Global shares mostly higher…Transition funds OK’d
TOKYO (AP) – Global shares are mostly higher today, encouraged by news on the development of coronavirus vaccines and more assurance of a transition of power in the U.S. to President-elect Joe Biden. In early trading, France’s CAC 40 added 1.0%, while Germany’s DAX rose 0.6%. Britain’s FTSE 100 was up 0.6%. Japan’s Nikkei closed 2.5% higher, South Korea’s Kospi added 0.6%, Hong Kong’s Hang Seng edged up 0.4% and the Shanghai Composite slipped 0.3%. Dow and S&P futures are higher.
WASHINGTON (AP) – The head of the federal General Services Administration has acknowledged that President-elect Joe Biden is the apparent winner of this month’s presidential election. That allows the incoming president to coordinate with federal agencies on plans for taking over on Jan. 20. Among other things, the government will now release $6.3 million to Biden’s transition team and 175,000 square feet of federal office space.
UNDATED (AP) – Despite emphatic warnings from public health authorities to stay home for Thanksgiving, millions of Americans are crowding the nation’s airports ahead of the holiday, many of them unwilling to miss out on seeing family and convinced they can do it safely. More than 3 million people were screened at U.S. airports on Friday and Saturday, according to the Transportation Security Administration. That is the busiest stretch of air travel since mid-March.
SYDNEY (AP) – The boss of Australia’s largest airline says that once a coronavirus vaccine becomes widely available, it may require passengers to get the vaccine before they can travel abroad on its airlines. Qantas Chief Executive Alan Joyce told Australia’s Network Nine television he has been talking to his counterparts at other airlines around the world about the possibility of a “vaccination passport” for overseas travelers.
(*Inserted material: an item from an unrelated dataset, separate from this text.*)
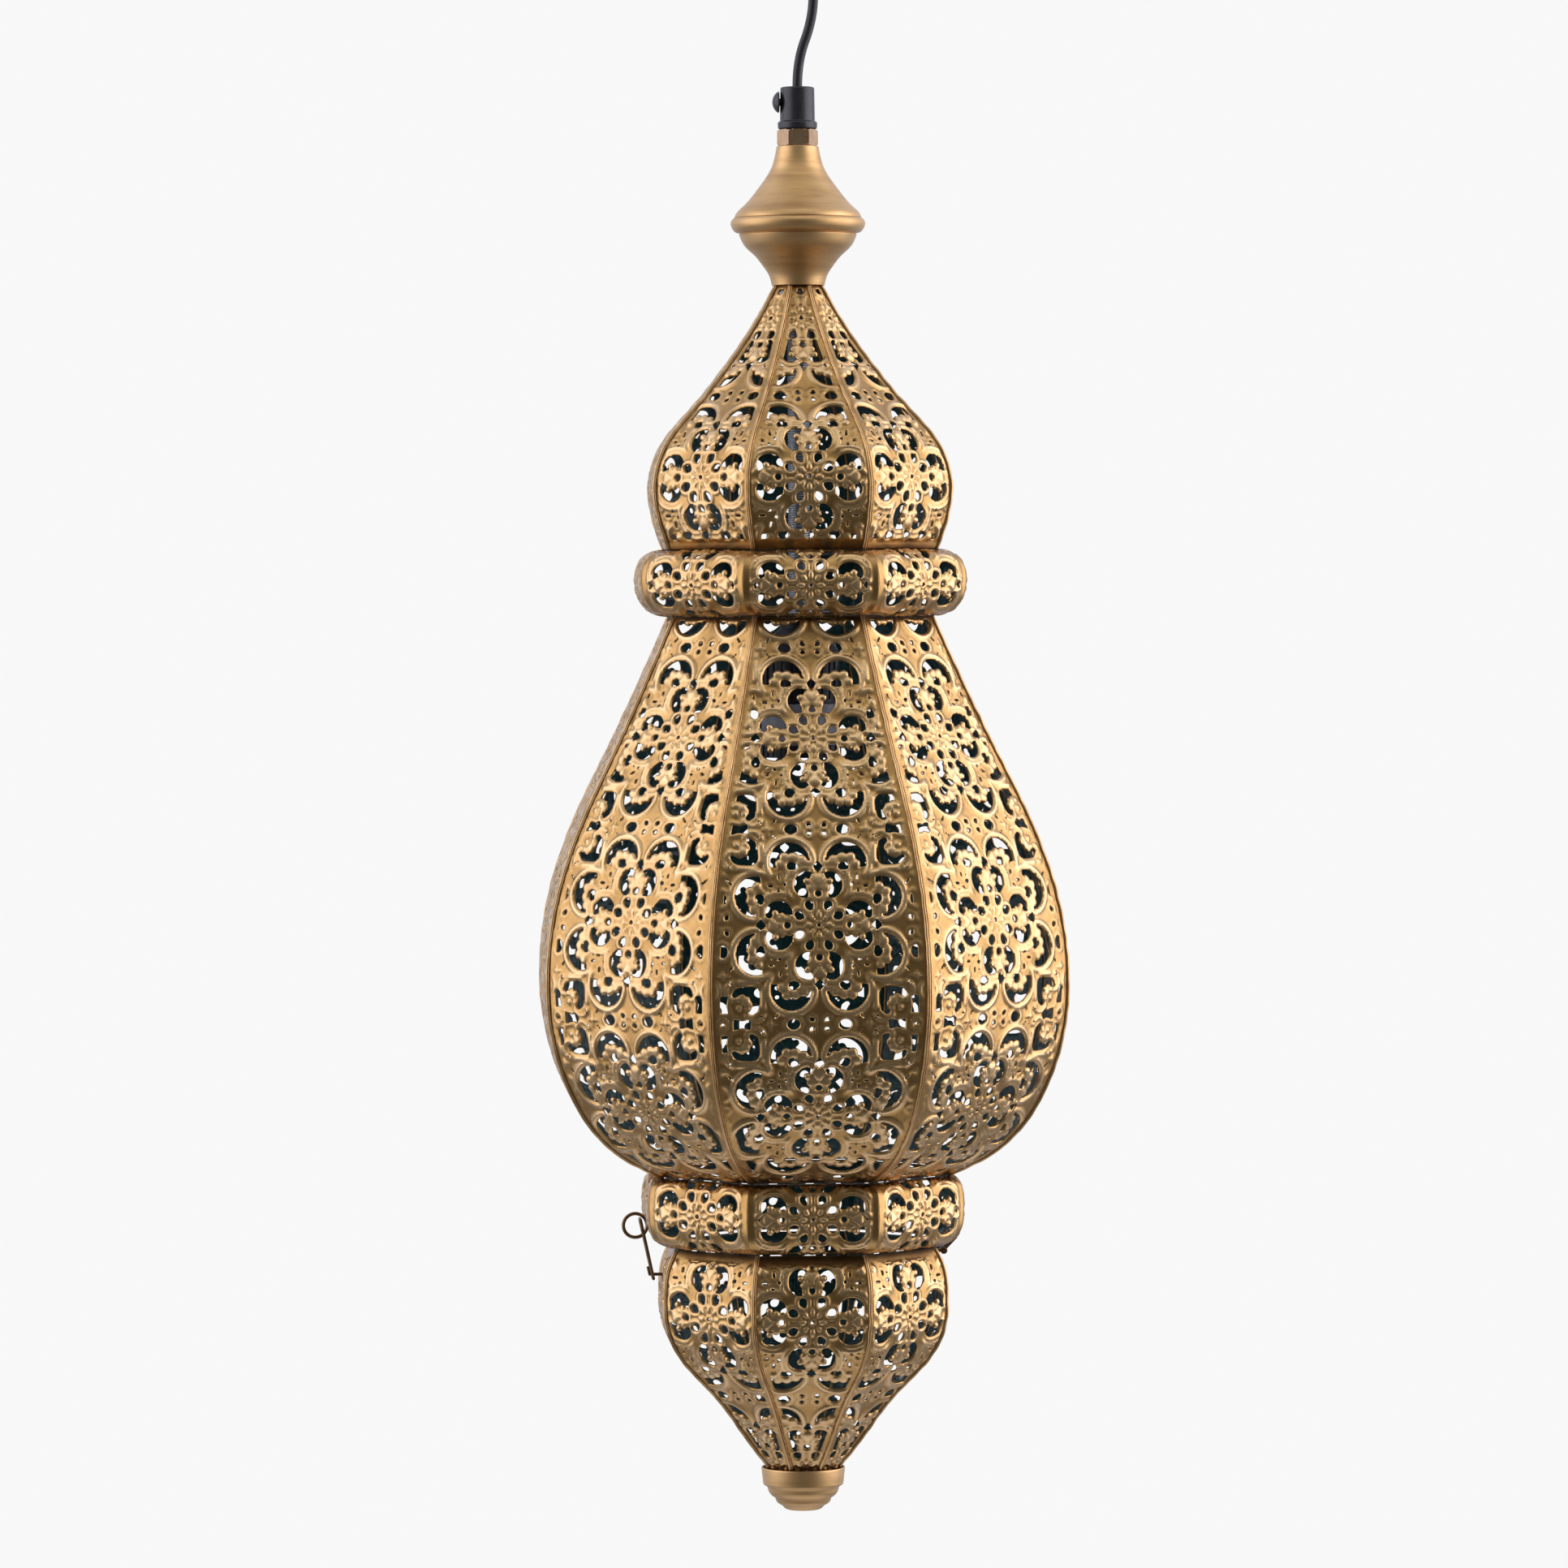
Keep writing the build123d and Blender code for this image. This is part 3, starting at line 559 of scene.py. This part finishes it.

LONDON (AP) – British telecom companies face hefty fines if they don’t comply with strict new security rules under a new law proposed to Parliament today. The new law will be used to block high-risk networking equipment suppliers like China’s Huawei. The bill tightens security requirements for new high speed 5G wireless and fiber optic networks. It paves the way for the U.K. government to formalize into law Prime Minister Boris Johnson’s decision in July prohibiting Huawei from building Britain’s 5G mobile phone networks because of security concerns, which was a reversal of an earlier plan to give the company a limited role.